Paul mentioned this the other day, but I have a little more to say about the Wall Street Journal's iPad edition pricing.

In case you missed it, getting the WSJ on your iPad will cost you $17.99 per month. That's $4.15 a week, or $215 a year.

For comparison, you can currently get the print AND online editions for $140 a year.

Sure, the iPad can be seen as an expensive luxury device, and I'm sure the WSJ figures they can hit these fat-cat fanboys with a big price tag and nobody will complain, but I think (I hope) they're wrong. People are going to get savvy (if they're not already) to the fact that you can't make the "journalism is expensive" argument, and then charge MORE for delivering the same content in a much cheaper way.

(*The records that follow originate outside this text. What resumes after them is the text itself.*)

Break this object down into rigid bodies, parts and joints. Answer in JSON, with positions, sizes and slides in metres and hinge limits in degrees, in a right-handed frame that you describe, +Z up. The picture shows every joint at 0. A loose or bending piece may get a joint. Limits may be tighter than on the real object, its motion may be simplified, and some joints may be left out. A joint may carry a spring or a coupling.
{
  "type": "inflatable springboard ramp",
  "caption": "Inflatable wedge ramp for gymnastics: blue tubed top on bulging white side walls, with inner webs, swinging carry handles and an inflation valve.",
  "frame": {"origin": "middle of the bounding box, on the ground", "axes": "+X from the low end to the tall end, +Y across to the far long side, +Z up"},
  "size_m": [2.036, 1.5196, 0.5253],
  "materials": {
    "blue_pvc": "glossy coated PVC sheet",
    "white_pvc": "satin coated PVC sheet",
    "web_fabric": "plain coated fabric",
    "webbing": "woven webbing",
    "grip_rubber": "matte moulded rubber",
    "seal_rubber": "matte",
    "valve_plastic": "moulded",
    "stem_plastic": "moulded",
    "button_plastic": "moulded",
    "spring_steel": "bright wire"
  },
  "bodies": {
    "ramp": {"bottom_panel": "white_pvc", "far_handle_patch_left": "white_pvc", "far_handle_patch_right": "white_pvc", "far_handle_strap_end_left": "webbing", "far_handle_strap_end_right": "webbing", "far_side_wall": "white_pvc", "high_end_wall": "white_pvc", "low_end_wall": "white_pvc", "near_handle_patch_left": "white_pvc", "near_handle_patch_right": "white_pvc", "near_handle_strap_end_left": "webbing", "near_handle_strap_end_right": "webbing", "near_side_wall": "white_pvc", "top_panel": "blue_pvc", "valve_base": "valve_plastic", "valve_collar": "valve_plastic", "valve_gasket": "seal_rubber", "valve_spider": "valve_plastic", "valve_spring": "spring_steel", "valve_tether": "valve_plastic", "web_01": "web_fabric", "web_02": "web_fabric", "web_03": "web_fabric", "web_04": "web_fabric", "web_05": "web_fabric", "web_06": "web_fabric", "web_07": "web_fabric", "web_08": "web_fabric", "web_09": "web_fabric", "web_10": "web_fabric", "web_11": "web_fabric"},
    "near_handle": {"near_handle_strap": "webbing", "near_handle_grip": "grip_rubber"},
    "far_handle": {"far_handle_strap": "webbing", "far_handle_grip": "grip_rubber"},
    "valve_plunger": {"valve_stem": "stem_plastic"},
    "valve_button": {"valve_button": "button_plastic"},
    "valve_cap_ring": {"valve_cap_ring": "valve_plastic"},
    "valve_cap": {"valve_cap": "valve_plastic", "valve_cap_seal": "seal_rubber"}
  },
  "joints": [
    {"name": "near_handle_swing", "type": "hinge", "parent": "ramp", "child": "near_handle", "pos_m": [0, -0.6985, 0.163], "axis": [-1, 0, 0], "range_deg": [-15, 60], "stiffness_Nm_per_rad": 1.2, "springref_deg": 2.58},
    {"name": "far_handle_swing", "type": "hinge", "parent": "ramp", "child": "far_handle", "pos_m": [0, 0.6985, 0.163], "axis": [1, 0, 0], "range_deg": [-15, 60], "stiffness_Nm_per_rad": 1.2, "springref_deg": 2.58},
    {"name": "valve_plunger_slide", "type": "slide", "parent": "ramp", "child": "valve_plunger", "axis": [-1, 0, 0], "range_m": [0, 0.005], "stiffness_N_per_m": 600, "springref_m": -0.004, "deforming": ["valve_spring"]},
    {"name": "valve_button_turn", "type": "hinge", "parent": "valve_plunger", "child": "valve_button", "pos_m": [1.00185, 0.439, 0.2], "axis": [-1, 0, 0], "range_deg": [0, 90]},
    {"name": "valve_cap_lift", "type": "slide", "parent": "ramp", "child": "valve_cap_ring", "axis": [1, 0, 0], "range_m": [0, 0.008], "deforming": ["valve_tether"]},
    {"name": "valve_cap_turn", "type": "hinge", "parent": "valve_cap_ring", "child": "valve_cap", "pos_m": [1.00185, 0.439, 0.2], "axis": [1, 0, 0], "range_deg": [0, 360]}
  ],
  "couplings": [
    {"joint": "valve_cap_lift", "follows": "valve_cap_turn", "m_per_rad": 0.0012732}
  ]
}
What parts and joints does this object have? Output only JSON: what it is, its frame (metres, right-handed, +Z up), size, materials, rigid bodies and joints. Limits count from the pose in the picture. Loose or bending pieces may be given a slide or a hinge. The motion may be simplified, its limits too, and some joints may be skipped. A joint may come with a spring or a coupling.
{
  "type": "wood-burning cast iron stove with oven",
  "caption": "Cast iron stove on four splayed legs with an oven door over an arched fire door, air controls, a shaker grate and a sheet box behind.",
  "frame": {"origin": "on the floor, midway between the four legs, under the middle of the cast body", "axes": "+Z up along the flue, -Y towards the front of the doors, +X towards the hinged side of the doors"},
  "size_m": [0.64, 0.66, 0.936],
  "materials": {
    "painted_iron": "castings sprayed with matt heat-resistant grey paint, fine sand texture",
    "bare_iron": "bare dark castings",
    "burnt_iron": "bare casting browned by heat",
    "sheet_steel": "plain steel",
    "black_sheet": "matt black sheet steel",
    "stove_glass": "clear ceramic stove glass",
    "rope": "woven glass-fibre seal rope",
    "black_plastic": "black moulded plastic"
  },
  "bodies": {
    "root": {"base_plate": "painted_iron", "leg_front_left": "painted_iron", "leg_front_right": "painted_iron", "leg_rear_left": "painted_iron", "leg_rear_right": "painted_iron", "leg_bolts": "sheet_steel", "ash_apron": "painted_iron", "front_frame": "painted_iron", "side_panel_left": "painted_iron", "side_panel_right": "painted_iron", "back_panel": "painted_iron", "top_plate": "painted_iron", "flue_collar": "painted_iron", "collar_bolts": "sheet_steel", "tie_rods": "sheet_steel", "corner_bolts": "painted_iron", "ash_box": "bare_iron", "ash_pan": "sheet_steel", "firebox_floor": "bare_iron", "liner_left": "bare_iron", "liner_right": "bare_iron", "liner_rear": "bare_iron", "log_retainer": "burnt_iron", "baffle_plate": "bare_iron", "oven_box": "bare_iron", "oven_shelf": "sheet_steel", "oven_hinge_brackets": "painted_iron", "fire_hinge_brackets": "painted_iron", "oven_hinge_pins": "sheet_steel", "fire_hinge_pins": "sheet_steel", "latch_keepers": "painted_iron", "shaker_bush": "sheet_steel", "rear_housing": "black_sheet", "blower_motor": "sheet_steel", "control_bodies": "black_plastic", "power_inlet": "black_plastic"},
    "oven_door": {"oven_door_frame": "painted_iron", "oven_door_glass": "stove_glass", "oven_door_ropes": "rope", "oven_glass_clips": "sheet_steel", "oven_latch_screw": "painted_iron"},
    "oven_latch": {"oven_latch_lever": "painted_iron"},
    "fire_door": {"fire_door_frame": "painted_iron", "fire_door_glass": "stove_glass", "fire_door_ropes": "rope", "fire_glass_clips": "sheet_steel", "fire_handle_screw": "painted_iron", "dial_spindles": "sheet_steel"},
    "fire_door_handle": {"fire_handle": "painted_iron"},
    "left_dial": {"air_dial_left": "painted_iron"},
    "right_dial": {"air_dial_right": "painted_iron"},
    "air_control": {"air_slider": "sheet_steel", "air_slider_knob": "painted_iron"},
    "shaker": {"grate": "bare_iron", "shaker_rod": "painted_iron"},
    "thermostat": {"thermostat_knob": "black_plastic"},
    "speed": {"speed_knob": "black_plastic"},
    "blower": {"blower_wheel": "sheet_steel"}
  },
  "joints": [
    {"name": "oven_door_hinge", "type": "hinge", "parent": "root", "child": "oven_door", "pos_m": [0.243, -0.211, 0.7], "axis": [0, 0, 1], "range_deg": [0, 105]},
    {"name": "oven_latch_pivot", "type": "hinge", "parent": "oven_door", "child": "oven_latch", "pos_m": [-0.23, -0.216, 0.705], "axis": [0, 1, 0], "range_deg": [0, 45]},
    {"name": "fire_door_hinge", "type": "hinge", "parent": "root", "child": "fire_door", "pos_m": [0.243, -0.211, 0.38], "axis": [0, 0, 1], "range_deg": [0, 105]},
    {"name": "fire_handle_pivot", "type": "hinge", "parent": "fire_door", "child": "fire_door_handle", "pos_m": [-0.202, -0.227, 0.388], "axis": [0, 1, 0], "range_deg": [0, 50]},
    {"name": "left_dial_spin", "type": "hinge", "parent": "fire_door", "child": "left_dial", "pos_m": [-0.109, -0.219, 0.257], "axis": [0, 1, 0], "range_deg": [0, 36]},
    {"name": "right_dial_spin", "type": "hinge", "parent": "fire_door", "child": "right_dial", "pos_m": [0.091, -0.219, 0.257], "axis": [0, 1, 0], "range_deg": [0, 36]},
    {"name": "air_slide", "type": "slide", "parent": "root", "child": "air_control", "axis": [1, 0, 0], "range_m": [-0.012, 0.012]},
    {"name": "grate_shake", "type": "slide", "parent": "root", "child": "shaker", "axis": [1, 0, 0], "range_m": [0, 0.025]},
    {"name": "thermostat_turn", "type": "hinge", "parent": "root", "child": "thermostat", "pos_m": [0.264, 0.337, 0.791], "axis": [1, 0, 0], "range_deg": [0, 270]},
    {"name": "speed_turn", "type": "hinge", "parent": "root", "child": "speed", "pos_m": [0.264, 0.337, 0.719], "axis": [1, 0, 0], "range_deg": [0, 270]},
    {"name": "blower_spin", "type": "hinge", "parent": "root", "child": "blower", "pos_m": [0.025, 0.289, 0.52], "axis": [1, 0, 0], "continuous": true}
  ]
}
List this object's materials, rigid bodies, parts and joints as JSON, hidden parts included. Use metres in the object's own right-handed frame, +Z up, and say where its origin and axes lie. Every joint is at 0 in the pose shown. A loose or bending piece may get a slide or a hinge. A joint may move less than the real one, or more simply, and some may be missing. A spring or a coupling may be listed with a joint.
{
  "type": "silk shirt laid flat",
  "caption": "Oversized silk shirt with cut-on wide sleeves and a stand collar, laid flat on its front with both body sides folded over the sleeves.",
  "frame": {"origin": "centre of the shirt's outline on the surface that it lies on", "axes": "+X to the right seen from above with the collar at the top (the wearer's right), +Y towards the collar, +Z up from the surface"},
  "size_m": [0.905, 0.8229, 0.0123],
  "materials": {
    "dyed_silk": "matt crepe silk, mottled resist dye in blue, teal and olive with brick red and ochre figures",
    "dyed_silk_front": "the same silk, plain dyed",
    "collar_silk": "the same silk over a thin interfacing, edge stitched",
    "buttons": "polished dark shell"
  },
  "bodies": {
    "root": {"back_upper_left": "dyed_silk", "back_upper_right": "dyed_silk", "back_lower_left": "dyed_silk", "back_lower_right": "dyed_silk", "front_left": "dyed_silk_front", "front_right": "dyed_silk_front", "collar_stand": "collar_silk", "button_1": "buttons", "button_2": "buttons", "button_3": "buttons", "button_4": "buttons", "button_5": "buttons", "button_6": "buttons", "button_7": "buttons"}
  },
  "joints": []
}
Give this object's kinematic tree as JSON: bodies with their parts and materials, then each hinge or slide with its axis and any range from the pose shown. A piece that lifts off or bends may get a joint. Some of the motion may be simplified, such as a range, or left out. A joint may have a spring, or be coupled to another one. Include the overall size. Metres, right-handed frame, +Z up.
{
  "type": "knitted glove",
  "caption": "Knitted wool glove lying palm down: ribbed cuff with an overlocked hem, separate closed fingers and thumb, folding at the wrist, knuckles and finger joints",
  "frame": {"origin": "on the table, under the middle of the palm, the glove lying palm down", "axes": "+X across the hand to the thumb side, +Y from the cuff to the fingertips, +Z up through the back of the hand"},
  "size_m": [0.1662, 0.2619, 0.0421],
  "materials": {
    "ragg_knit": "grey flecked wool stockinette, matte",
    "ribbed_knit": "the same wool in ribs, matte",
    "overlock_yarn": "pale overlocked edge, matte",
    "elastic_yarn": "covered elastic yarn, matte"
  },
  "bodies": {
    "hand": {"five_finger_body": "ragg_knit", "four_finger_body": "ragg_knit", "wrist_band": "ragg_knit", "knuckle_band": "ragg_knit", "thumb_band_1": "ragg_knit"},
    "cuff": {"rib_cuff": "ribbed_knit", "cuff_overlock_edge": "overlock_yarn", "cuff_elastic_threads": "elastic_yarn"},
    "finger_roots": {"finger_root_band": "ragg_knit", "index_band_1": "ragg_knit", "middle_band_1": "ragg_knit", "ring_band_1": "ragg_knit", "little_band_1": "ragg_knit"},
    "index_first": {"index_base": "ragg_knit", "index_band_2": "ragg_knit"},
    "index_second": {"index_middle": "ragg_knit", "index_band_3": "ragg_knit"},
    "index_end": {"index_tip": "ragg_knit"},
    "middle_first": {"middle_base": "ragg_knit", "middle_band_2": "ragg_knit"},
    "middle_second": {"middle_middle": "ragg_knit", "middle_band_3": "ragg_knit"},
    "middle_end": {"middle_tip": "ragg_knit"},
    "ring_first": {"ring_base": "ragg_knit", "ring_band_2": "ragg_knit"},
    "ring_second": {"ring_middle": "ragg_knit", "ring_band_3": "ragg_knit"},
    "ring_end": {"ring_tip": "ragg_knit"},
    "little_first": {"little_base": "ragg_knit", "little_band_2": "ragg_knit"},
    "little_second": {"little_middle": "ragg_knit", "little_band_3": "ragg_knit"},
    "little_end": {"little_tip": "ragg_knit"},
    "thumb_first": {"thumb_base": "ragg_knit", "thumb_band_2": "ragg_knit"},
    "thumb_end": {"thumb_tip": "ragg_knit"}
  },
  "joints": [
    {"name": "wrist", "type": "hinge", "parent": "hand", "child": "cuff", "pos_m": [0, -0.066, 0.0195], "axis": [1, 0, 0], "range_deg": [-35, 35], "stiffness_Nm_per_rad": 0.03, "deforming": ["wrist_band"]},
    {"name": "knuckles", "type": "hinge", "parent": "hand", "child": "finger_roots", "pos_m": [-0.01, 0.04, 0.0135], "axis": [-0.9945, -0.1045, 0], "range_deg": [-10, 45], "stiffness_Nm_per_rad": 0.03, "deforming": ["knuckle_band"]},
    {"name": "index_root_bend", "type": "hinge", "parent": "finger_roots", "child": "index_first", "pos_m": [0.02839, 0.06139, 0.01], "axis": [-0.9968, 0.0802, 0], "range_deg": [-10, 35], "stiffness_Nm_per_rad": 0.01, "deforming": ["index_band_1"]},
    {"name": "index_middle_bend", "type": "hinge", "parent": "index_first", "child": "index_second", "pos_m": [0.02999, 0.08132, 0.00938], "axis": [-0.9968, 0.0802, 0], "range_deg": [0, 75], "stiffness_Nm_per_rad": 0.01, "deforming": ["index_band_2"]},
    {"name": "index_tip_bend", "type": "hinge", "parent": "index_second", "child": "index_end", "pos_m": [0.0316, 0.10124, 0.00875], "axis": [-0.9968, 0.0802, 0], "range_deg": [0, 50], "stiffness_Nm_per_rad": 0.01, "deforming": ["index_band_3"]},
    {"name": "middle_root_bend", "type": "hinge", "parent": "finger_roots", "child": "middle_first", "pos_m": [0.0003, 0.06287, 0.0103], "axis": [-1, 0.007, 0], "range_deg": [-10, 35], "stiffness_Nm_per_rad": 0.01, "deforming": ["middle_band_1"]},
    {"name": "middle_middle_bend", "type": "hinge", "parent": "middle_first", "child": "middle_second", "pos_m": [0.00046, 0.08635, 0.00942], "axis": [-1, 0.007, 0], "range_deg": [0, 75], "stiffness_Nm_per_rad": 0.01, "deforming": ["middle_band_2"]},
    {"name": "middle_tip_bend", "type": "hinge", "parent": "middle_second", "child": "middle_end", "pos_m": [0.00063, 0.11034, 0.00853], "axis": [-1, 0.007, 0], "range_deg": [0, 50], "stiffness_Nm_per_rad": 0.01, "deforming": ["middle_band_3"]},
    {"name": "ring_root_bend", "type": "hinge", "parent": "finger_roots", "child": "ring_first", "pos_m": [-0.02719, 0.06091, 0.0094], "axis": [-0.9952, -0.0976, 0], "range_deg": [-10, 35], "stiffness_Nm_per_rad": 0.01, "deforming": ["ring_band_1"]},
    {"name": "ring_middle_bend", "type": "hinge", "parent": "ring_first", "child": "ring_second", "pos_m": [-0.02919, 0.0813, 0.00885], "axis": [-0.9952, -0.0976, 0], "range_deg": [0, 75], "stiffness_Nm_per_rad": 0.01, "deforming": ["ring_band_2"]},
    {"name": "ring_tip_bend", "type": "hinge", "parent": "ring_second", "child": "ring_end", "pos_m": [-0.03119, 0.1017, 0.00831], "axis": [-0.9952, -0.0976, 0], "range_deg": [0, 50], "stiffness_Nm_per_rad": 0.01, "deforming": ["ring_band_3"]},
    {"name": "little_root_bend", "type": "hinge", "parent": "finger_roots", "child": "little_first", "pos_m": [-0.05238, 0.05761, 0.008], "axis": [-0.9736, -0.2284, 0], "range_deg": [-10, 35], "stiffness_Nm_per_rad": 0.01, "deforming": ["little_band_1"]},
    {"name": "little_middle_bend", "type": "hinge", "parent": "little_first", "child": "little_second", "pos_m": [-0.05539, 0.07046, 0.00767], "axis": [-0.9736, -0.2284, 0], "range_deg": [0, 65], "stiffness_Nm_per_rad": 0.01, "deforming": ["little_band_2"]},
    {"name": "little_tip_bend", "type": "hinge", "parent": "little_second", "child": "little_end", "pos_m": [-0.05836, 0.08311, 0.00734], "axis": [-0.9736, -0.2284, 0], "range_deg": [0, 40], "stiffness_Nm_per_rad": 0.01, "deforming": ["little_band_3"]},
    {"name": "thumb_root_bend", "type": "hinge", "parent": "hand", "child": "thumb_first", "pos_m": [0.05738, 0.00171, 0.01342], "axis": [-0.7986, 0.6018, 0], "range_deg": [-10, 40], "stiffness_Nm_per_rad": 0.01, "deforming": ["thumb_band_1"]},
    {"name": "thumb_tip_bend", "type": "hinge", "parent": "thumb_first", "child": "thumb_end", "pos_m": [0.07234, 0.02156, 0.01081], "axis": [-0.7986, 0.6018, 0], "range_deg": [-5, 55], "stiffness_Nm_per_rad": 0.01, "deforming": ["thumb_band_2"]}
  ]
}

People understand that paper, ink, and distribution are huge costs for the print edition, and that delivering the WSJ to an iPad costs little or nothing more than delivering it on the web or to an iPhone. Once the app is built, delivery is pretty close to free, and it will get even cheaper. To charge more for this than for actually printing a physical newspaper, putting it in a truck and driving it to your damn house is ludicrous and insulting, especially considering the iPad has a full-featured (yes, yes, except Flash) web browser.

Smart publishers will figure out that they CAN charge for content on these devices IF they offer a better experience and better features (offline storage, easy bookmarking and sharing tools, more paper-like browsing, etc.), but they better make the price fair, or no one will bite.

The print publishing industry has a huge opportunity here, but if this is the way they're going to approach it, they're going to blow it, again.